Ground troops’ buildup in Horn of Africa

In Djibouti, the only known permanent base of AFRICOM on the continent is undergoing a $750 million upgrade. There are currently thousands of Pentagon troops stationed at Camp Lemonnier in the Horn of Africa nation.

In neighboring Somalia and off its coast, U.S. imperialism, supported by the EU, is maintaining a 22,000 African Union Mission (AMISOM) inland. Offshore, both U.S. and EU Naval Forces (EUFOR) have flotillas of warships in the Gulf of Aden under the guise of fighting “piracy.”

On the ground in Somalia, the Al-Shabaab Islamic resistance movement has been battling the U.S. and EU-backed forces of AMISOM for five years. Despite claims that the group has been forced out of the capital of Mogadishu, it is still capable of carrying out large-scale operations in the city.

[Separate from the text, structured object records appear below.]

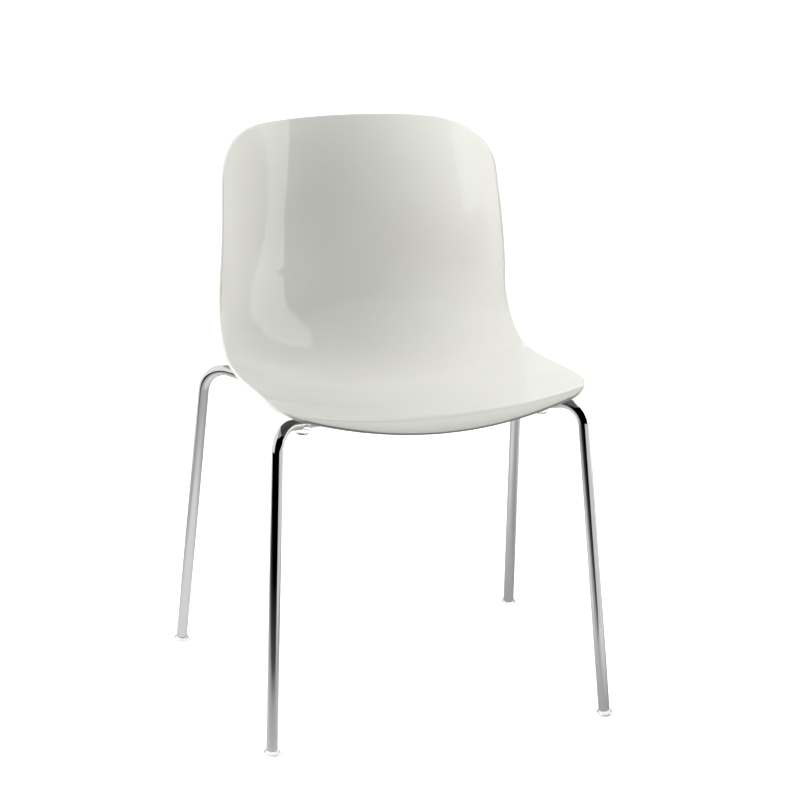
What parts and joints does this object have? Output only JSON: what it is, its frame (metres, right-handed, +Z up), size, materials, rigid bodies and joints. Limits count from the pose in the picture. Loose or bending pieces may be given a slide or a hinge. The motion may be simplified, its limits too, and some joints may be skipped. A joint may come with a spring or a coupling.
{
  "type": "stacking chair",
  "caption": "Stacking chair: moulded plastic shell with a dished seat, rolled front edge and wrapped back, on splayed legs of bent chromed tube with clear plastic feet.",
  "frame": {"origin": "on the floor, under the middle of the chair's width and depth", "axes": "+Z up, -Y towards the sitter's front, +X to the right in a view from the front"},
  "size_m": [0.5538, 0.5377, 0.7935],
  "materials": {
    "shell_plastic": "pale warm grey polypropylene with a soft sheen",
    "chromed_tube": "bright chrome plate on bent steel tube",
    "chromed_bar": "chrome plate on flat steel bar, duller than the tube",
    "clear_plastic": "clear moulded plastic",
    "insert_brass": "turned brass",
    "zinc_steel": "zinc-plated steel"
  },
  "bodies": {
    "root": {"seat_shell": "shell_plastic", "left_side_tube": "chromed_tube", "right_side_tube": "chromed_tube", "front_crossbar": "chromed_bar", "rear_crossbar": "chromed_bar", "front_left_foot": "clear_plastic", "front_right_foot": "clear_plastic", "rear_left_foot": "clear_plastic", "rear_right_foot": "clear_plastic", "left_stacking_buffer": "clear_plastic", "right_stacking_buffer": "clear_plastic", "front_left_insert": "insert_brass", "front_right_insert": "insert_brass", "rear_left_insert": "insert_brass", "rear_right_insert": "insert_brass", "front_left_washer": "zinc_steel", "front_right_washer": "zinc_steel", "rear_left_washer": "zinc_steel", "rear_right_washer": "zinc_steel", "front_left_screw": "zinc_steel", "front_right_screw": "zinc_steel", "rear_left_screw": "zinc_steel", "rear_right_screw": "zinc_steel"}
  },
  "joints": []
}
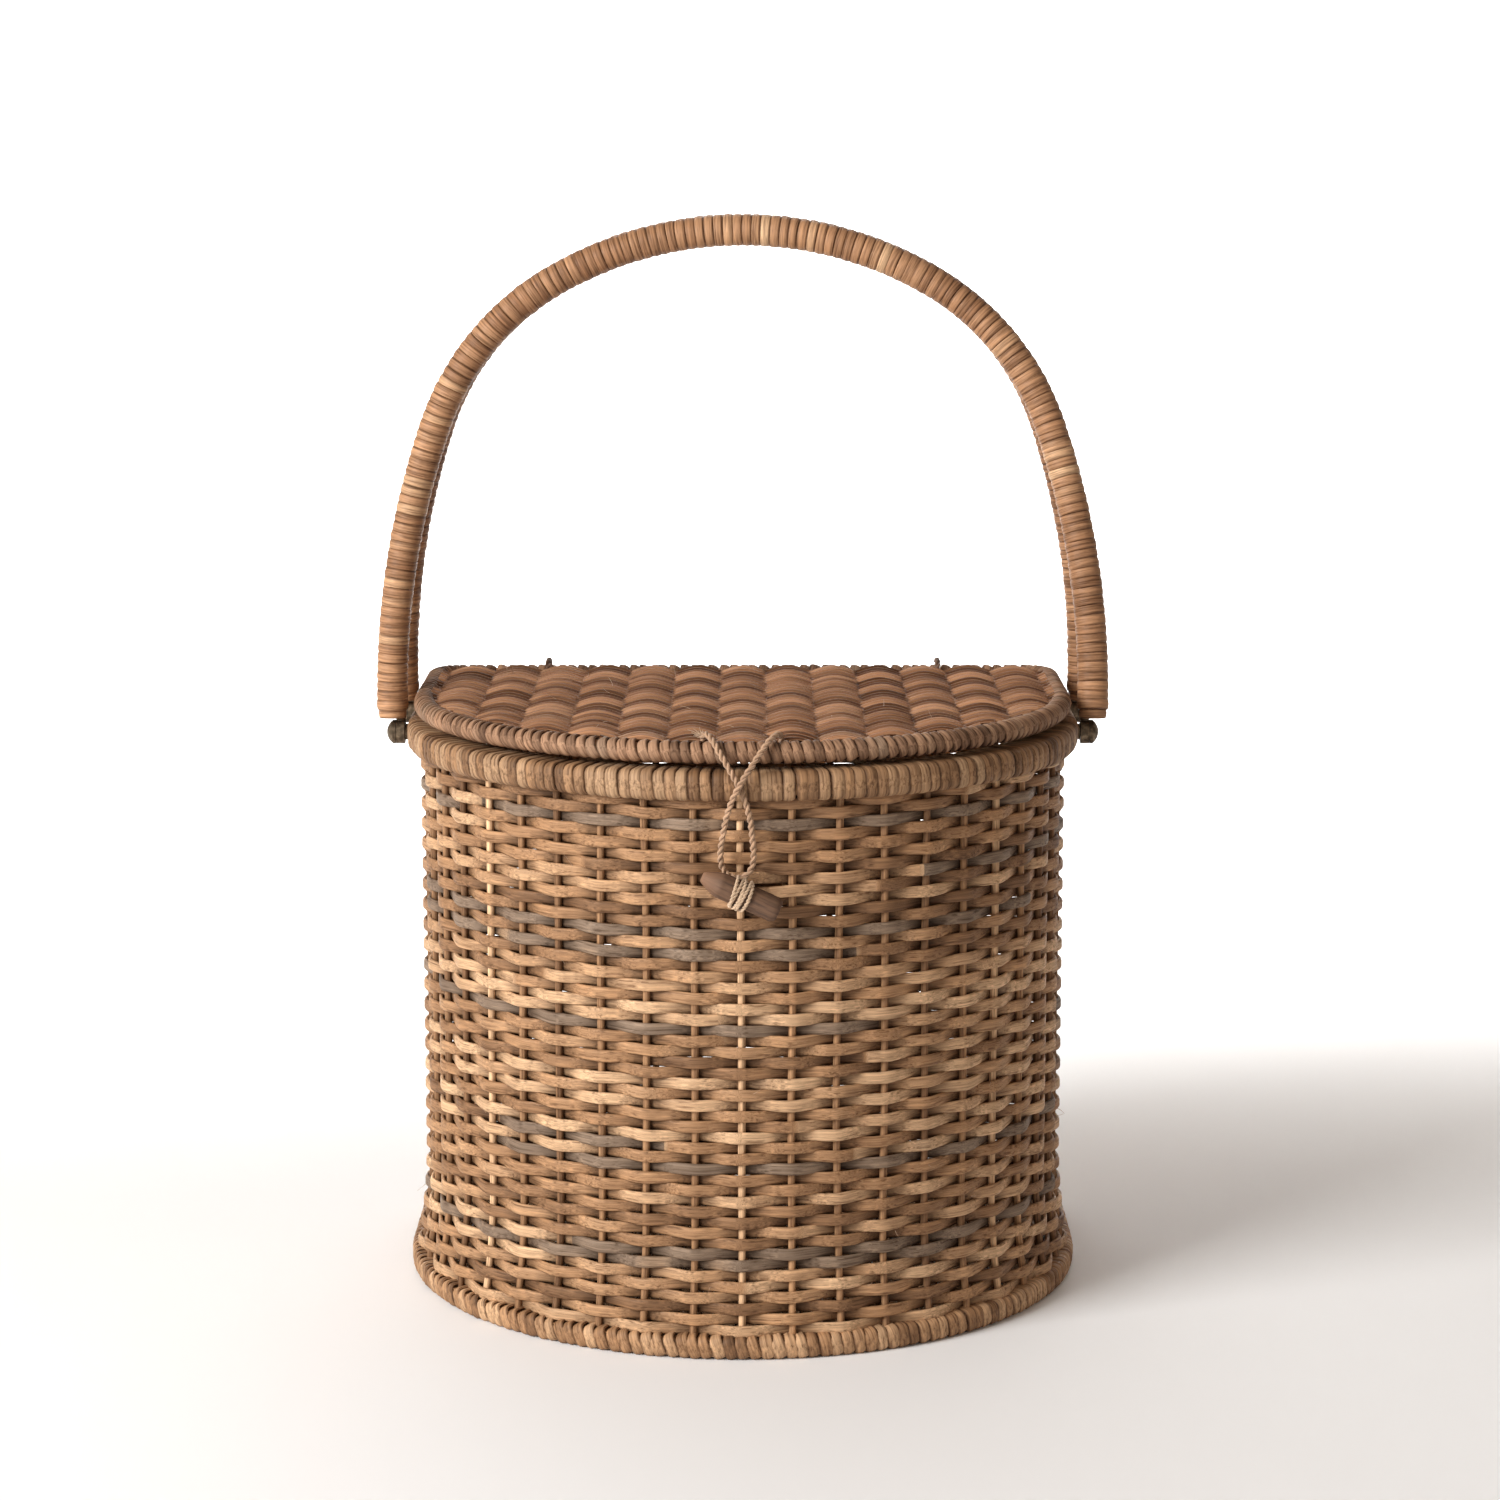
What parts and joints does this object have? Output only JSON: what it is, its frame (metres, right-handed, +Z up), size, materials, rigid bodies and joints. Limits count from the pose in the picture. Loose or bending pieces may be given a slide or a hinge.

On April 21 a cabinet official was assassinated in a bomb attack.

According to Army Times, “Those threats in the region have helped transform the U.S. military’s Camp Lemonnier along the East African coast of Djibouti from a ramshackle outpost of a few hundred troops a decade ago into a hub of operations for AFRICOM and home to several thousand U.S. troops. And beyond the gates of Lemonnier, ‘throughout the rest of the area, there are small pockets of temporarily placed organizations and people,’ [AFRICOM Commander Army General David] Rodriguez said.” (April 16)

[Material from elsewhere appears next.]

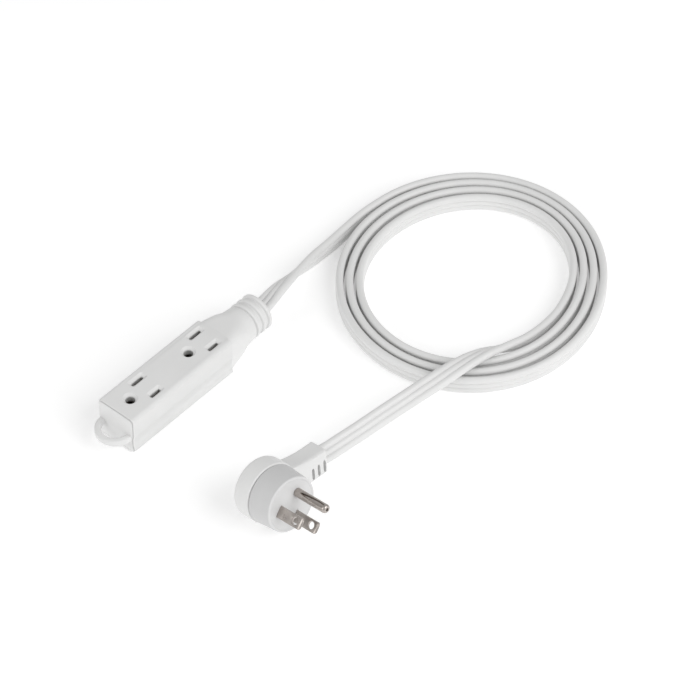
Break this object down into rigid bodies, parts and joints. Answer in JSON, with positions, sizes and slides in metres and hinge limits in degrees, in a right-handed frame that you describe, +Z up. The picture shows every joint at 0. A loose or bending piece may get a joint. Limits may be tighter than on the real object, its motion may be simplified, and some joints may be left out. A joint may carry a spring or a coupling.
{
  "type": "extension cord",
  "caption": "Household extension cord: an outlet block with a hanging loop, a flat ribbed cord in a coil, and a flat grounded plug whose prongs turn.",
  "frame": {"origin": "centre of the outlet block's underside, where it rests on the floor", "axes": "+X along the outlet block from the hanging loop to the cord, +Y across it to the side of the neutral slots, +Z up out of the outlet face"},
  "size_m": [0.2948, 0.154, 0.0364],
  "materials": {
    "jacket_white": "satin",
    "carrier_white": "matte",
    "brass": "satin",
    "tinned_steel": "satin",
    "line_black": "satin",
    "neutral_white": "satin",
    "ground_green": "satin",
    "cord_white": "satin",
    "insulator_tan": "matte",
    "nickel": "polished"
  },
  "bodies": {
    "cord_set": {"outlet_jacket": "jacket_white", "carrier_cover": "carrier_white", "carrier_base": "carrier_white", "line_bus": "brass", "neutral_bus": "brass", "ground_bus": "brass", "line_crimp": "tinned_steel", "neutral_crimp": "tinned_steel", "ground_crimp": "tinned_steel", "block_line_wire": "line_black", "block_neutral_wire": "neutral_white", "block_ground_wire": "ground_green", "cord_lead": "cord_white", "cord_coil": "cord_white", "cord_tail": "cord_white", "plug_housing": "jacket_white", "ring_plate": "insulator_tan", "line_ring": "brass", "neutral_ring": "brass", "ground_ring": "brass", "plug_line_wire": "line_black", "plug_neutral_wire": "neutral_white", "plug_ground_wire": "ground_green", "pivot_washer": "tinned_steel", "pivot_screw": "tinned_steel"},
    "turret": {"turret_shell": "jacket_white", "turret_back": "insulator_tan", "line_blade": "nickel", "neutral_blade": "nickel", "ground_pin": "nickel", "line_wiper": "brass", "neutral_wiper": "brass", "ground_wiper": "brass"}
  },
  "joints": [
    {"name": "plug_turn", "type": "hinge", "parent": "cord_set", "child": "turret", "pos_m": [-0.0338, -0.0945, 0.0186], "axis": [-0.0853, -0.9744, 0.2079], "continuous": true}
  ]
}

The presence of these Pentagon troops, along with Central Intelligence Agency operatives, is also used to pressure other states in the region, even those that are considered allies of Washington. In South Sudan, where the ruling Sudan People’s Liberation Movement/Army party has been in internal conflict since Dec. 15, the White House has attempted to dictate the terms of negotiations aimed at reaching a lasting peace accord.

Uganda, another close ally of Washington, has several thousand troops deployed in South Sudan assisting the government in Juba, the capital, in repressing and eradicating the oppositional threat from followers of ousted Vice President Reik Machar. President Salva Kiir has criticized both the U.S. and the United Nations mission in South Sudan for what he describes as unwarranted interference in the country’s internal affairs.

It was successive U.S. administrations that supported and encouraged the partitioning of the Republic of Sudan, formerly Africa’s largest geographic nation-state. Nonetheless, the current fighting has brought the world’s newest nation to the brink of collapse.

If South Sudan completely implodes politically, it will constitute a monumental failure in U.S. foreign policy toward Africa. Consequently, the Obama administration is quite concerned about developments inside the country.

South Sudan is also a major producer of oil, and U.S. petroleum interests want to further exploit the natural resources of the country.

With these interests involved from the Gulf of Guinea to the Gulf of Aden, there will of course be additional deployments and aggressive military operations conducted on the continent.

Opposing Washington’s militarist policies in Africa

Although AFRICOM is running rampant throughout the region in the aftermath of support for surrogate forces in the Horn of Africa and the destabilization, blanket bombing and overthrow of the Libyan government in 2011, most people are not aware of the long-term dangers posed by the imperialist military forces.

Imperialist presence in Africa has brought not stability but only more internal strife and economic exploitation. In Mali, the Pentagon trained those in the military apparatus who then staged a coup against the government in March 2012, worsening a northern insurgency and bringing about the intervention of French troops, which remain in the country.

The United National Anti-War Coalition has issued statements in opposition to the war against Libya and the French intervention in Mali. At the Left Forum held at Pace University in June 2013, UNAC hosted a panel on “The War Against Africa,” which enjoyed a standing-room-only audience. UNAC will host a similar panel on the U.S. war drive, looking at Ukraine and other regions as well as Africa. These efforts must be multiplied throughout the U.S. in order to provide the necessary political education needed to mount a struggle against imperialism in Africa and throughout the world.